Frank Devello Stringham (1872–1931) was an American politician who served as the sixth mayor of Berkeley, California, from 1923 to 1927. As mayor, Stringham was notable for leading the effort to adopt the city manager form of government. Prior to becoming mayor, Stringham served as Berkeley's City Attorney. In 1928, Stringham was appointed to serve as a director on the board of the East Bay Municipal Utility District. The 1923 Berkeley Fire occurred during Stringham's term as mayor.

==Biography==
Frank Stringham was born on December 9, 1872, in Topeka, Kansas. He attended the University of California, Berkeley where his uncle, W. Irving Stringham, was a professor of mathematics. He graduated in 1895, attended Tolland Law School for two years, and was admitted to the California bar in 1897.

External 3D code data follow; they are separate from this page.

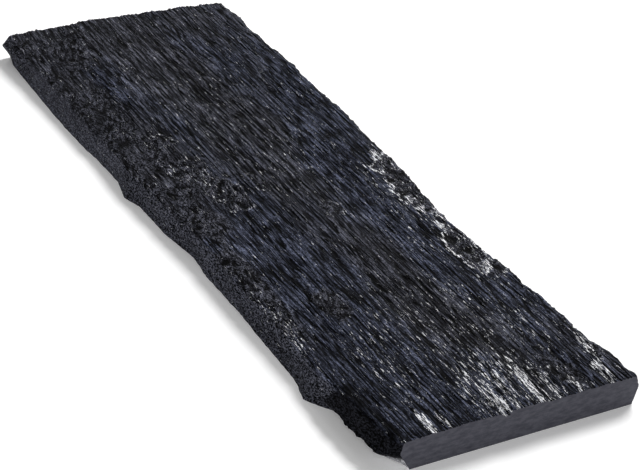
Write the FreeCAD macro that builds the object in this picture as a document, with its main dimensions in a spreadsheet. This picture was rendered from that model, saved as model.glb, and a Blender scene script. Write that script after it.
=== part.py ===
"""Slate stepping stone: one slab, riven on its face, sawn at its two ends and broken along its two sides.

Frame, in millimetres: +X runs along the slab to its square sawn end, +Y across it, +Z up from the flat bed.
The origin is the middle of the slab's box, on the ground.
"""

import FreeCAD
import Part

import os

import Sketcher

NODE = "slate_slab"
SHEET = "Sizes"

# Driving dimensions, in millimetres.
SIZES = {
    "slab_length": 804,  # from one sawn end to the other
    "slab_width": 268,  # between the outermost points of the two broken sides
    "slab_thickness": 33,  # from the bed to the highest grain of the riven face
    "belly_height": 18,  # where the broken sides stand out furthest
    "end_skew": 9,  # how far the second saw cut runs in over the slab's width
    "cutter_margin": 20,  # how far the riven cut reaches past the slab all round
}

# The broken sides, from the skewed end to the square one. Each corner is a place along the slab, as a
# share of its half length, and then three setbacks from the slab's outermost line, in millimetres.
LEVELS = ("foot", "belly", "shoulder")
SIDES = {
    "left": [
        (-1.000, 11, 0, 12),
        (-0.950, 5, 1, 9),
        (-0.865, 4, 6, 8),
        (-0.750, 3, 7, 9),
        (-0.620, 2, 8, 12),
        (-0.480, 3, 8, 11),
        (-0.380, 6, 9, 14),
        (-0.270, 7, 8, 12),
        (-0.195, 0, 6, 12),
        (-0.140, 7, 9, 13),
        (0.000, 8, 11, 15),
        (0.110, 15, 15, 17),
        (0.200, 11, 13, 19),
        (0.350, 12, 12, 16),
        (0.500, 10, 14, 18),
        (0.630, 9, 12, 20),
        (0.705, 2, 7, 19),
        (0.735, 9, 8, 21),
        (0.765, 18, 5, 28),
        (0.870, 28, 5, 29),
        (0.970, 34, 8, 29),
        (1.000, 36, 27, 28),
    ],
    "right": [
        (-1.000, 5, 6, 4),
        (-0.875, 3, 0, 0),
        (-0.815, 2, 4, 3),
        (-0.700, 4, 2, 3),
        (-0.560, 3, 1, 1),
        (-0.480, 3, 5, 4),
        (-0.300, 4, 2, 3),
        (-0.190, 4, 6, 6),
        (-0.040, 6, 8, 9),
        (0.060, 7, 6, 8),
        (0.110, 6, 8, 10),
        (0.200, 8, 13, 15),
        (0.270, 8, 15, 19),
        (0.345, 10, 13, 17),
        (0.450, 9, 13, 17),
        (0.510, 8, 10, 13),
        (0.600, 10, 12, 15),
        (0.660, 8, 8, 12),
        (0.780, 9, 9, 12),
        (0.850, 10, 10, 13),
        (0.900, 7, 6, 7),
        (1.000, 7, 3, 8),
    ],
}
OUTWARD = {"left": -1, "right": 1}

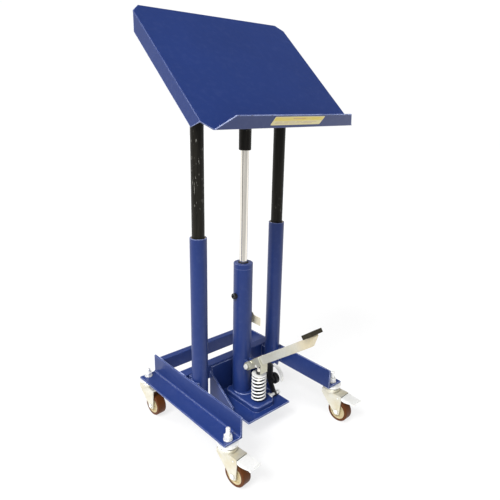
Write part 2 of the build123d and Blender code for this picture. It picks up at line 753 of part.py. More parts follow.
def fork():
    w = FORK_INNER
    t = FORK_STEEL
    shape = side_plate(leg_outline(), w, w + t)
    shape += side_plate(leg_outline(), -w - t, -w)
    shape += block(-w - t, w + t, -60, 27, 106, 110)
    crown = upright(0, 0, 32.0, 108.0, FORK_TOP)
    shape += chamfer(crown.edges().group_by(Axis.Z)[-1], 3.0)
    shape -= upright(0, 0, STEM_RADIUS + RUNNING_FIT, 100, FORK_TOP + 1)
    shape -= upright(0, 0, 11.6, 99, 104.5)
    for x in (-w - t / 2, w + t / 2):
        shape -= across(x - t, x + t, -CASTER_TRAIL, WHEEL_RADIUS, 5.0)
    return shape


def axle():
    w = FORK_INNER + FORK_STEEL
    bolt = across(-w, w, 0, 0, 5.0)
    bolt += hex_across(-w - 5, -w, 0, 0, 15.0)
    bolt += hex_across(w, w + 7, 0, 0, 15.0)
    return Pos(0, -CASTER_TRAIL, WHEEL_RADIUS) * bolt


def wheel_tread():
    w = WHEEL_WIDTH / 2
    tread = across(-w, w, 0, 0, WHEEL_RADIUS)
    tread = fillet(tread.edges().filter_by(GeomType.CIRCLE), 4.0)
    tread -= across(-w - 1, w + 1, 0, 0, 31.0)
    return Pos(0, -CASTER_TRAIL, WHEEL_RADIUS) * tread


def wheel_hub():
    w = WHEEL_WIDTH / 2 - 1
    hub = across(-w, w, 0, 0, 31.0)
    for x in (-w, w):
        groove = across(x - 4, x + 4, 0, 0, 26.0) - across(x - 5, x + 5, 0, 0, 15.0)
        hub -= groove
    hub += across(-FORK_INNER + 0.6, FORK_INNER - 0.6, 0, 0, 10.0)
    hub -= across(-FORK_INNER - 1, FORK_INNER + 1, 0, 0, 5.0 + RUNNING_FIT)
    return Pos(0, -CASTER_TRAIL, WHEEL_RADIUS) * hub


BRAKE_Y = -46.0
BRAKE_Z = 98.0


def brake_pedal():
    w = FORK_INNER - 1.5
    cheeks = [(8, 3), (8, -3), (-2, -7), (-16, -5), (-16, 5), (-4, 6)]
    brake = side_plate(cheeks, w - 2.5, w) + side_plate(cheeks, -w, -w + 2.5)
    brake += block(-w, w, -16, -6, 2.5, 5)
    tab_w = FORK_INNER + FORK_STEEL
    tab = block(-tab_w, tab_w, -68, -14.5, 9.0, 11.5)
    tab = fillet(tab.edges().filter_by(Axis.Z).group_by(Axis.Y)[0], 3.0)
    tab += block(-tab_w, tab_w, -17, -14.5, 2.5, 9.0)
    tab += Pos(0, -68, 10.25) * Rot(0, 90, 0) * Cylinder(3.2, 2 * tab_w)
    skirt = [(-16.5, 11.5), (-16.5, -1), (-30, -1), (-48, 4), (-62, 9), (-62, 11.5)]
    tab += side_plate(skirt, tab_w - 2.5, tab_w) + side_plate(skirt, -tab_w, -tab_w + 2.5)
    brake += tab
    pin_end = FORK_INNER + FORK_STEEL + 1.5
    brake += across(-pin_end, pin_end, 0, 0, 3.0)
    return Pos(0, BRAKE_Y, BRAKE_Z) * Rot(6, 0, 0) * brake


tops = []
nuts = []
for name, (x, y, swivel, braked) in CASTERS.items():
    place = Pos(x, y, 0) * Rot(0, 0, swivel)
    tops.append(place * caster_top(FRONT_STEM_TOP if braked else REAR_STEM_TOP))
    nuts.append(place * caster_nut())
    caster_fork = fork()
    if braked:
        pin_end = FORK_INNER + FORK_STEEL + 2
        caster_fork -= across(-pin_end, pin_end, BRAKE_Y, BRAKE_Z, 3.0 + RUNNING_FIT)
        save(f"brake_pedal_{name}", place * brake_pedal())
    save(f"fork_{name}", place * caster_fork)
    save(f"axle_{name}", place * axle())
    save(f"tread_{name}", place * wheel_tread())
    save(f"hub_{name}", place * wheel_hub())
save_group("caster_tops", tops)
save_group("caster_nuts", nuts)
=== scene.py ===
import json
import math
import random

import bmesh
import bpy
from mathutils import Matrix, Vector

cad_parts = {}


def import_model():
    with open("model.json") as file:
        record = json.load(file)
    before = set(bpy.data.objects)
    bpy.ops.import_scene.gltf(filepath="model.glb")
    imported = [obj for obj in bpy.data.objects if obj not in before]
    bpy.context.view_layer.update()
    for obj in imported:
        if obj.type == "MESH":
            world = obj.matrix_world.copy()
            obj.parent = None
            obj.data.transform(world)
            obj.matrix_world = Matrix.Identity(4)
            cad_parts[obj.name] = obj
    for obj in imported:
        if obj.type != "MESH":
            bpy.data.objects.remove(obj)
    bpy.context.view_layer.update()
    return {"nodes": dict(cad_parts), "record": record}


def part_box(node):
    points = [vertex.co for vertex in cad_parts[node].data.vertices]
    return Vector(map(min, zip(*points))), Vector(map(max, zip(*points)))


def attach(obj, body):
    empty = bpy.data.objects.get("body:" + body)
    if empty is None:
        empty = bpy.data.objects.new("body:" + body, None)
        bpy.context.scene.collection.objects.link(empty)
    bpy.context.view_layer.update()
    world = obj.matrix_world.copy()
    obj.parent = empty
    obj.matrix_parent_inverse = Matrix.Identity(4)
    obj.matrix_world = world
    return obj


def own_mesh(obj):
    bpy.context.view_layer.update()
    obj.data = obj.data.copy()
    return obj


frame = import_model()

nodes = frame["nodes"]

# The camera, in the row frame
CAMERA_POSITION = Vector((-1.0652, -1.1828, 1.1559))
CAMERA_AZIMUTH = math.radians(-42.005)
CAMERA_DOWN = math.radians(17.281)
CAMERA_ROLL = math.radians(1.116)
CAMERA_LENS = 35.14
CAMERA_SENSOR = 36.0
FAR_CLIP = 60.0

# The level direction the camera looks in; floor and surroundings are darker towards its near side
BACKDROP = (0.67, 0.74, 0.0)

# The platform's own axes: u across, v up the slope, h off the top face
TILT = math.radians(42.6)
PLATFORM_CENTRE = Vector((0.0, 0.0186, 1.2426))
PLATFORM_DEPTH = 0.490
ON_SLOPE = Matrix.Translation(PLATFORM_CENTRE) @ Matrix.Rotation(TILT, 4, "X")
TRAY_STEEL = 0.003


# ------------------------------------------------------------ node helpers

def set_range(node, low, high, out_low, out_high):
    """Fills the four numbers of a Map Range node."""
    limits = {"From Min": low, "From Max": high, "To Min": out_low, "To Max": out_high}
    for socket, number in limits.items():
        node.inputs[socket].default_value = number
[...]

Stringham married Juliet White Garber (died June 2, 1955) on November 23, 1905. She was the daughter of a prominent local judge who had owned much of the land upon which the Claremont district was developed. Frank Stringham and his wife donated some of the property to the City of Berkeley for a park which was named for her father: John Garber Park. Frank Stringham began his law studies while working for Judge Garber's firm. As an attorney, Frank Stringham had also been associated with former Berkeley Mayor Beverly Hodghead.

Stringham died at his Berkeley home on December 7, 1931, and was buried at the Mountain View Cemetery in Oakland.